In 2017, shortly after the charges were made public, the Jordanian Court of Cassation, the kingdom’s highest court of appeals, deemed the extradition treaty invalid because it had not been approved by the Jordanian Parliament as mandated by the country’s constitution.
Though she remains on the FBI’s list of “Most Wanted Terrorists” with a $5 million bounty on her head, al-Tamimi continues to live freely in Jordan.
On Jan. 16, the Conference of Presidents of Major American Jewish Organizations sent a letter to Secretary of State Antony Blinken demanding that al-Tamimi be brought to the U.S. for trial.
“Jordan’s refusal to extradite Ahlam al-Tamimi represents a breach of the 1995 bilateral treaty between the United States and Jordan,” the letter reads.
“Despite her confessions and incriminating statements, she has enjoyed immunity from justice, further exacerbating tensions and fostering an environment of hatred and extremism in the region,” it continues.

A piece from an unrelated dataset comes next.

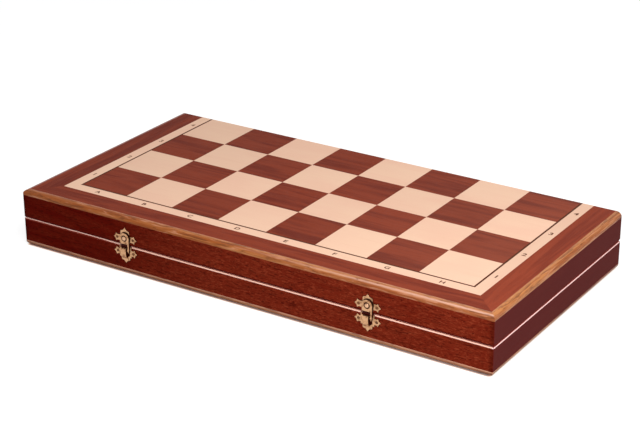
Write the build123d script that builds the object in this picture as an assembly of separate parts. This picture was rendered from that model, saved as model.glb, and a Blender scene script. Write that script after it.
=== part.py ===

Roth, who has for years felt betrayed by American Jewish organizations, views the letter as a breakthrough.
Nitsana Darshan-Leitner, founder of Shurat HaDin-Israel Law Center, has for years been demanding the extraditions of al-Tamimi and Saleh al-Arouri, the deputy Hamas chief who was killed in Beirut in an alleged Israeli drone strike on Jan. 2.
Al-Arouri planned the kidnapping and murder in 2014 of 16-year-old American-Israeli Naftali Frenkel and two other teens, in 2014, in an incident that sparked the ensuing 50-day aerial war (“Operation Protective Edge”) against Hamas in the Gaza Strip.
“When an American gets killed or injured in a terror attack abroad, the U.S. government has the authority to demand the extradition of the suspect and indict them for crimes based on the Anti-Terrorism Act enacted by Congress in 1986,” Darshan-Leitner told JNS.
“When it comes to Jewish lives, the United States does not pursue Palestinians even though they have been doing so in the case of Pakistani and Iraqi terrorists,” she added. “The Palestinians sometimes walk free and do not pay any price for killing Jews while the U.S. does nothing.”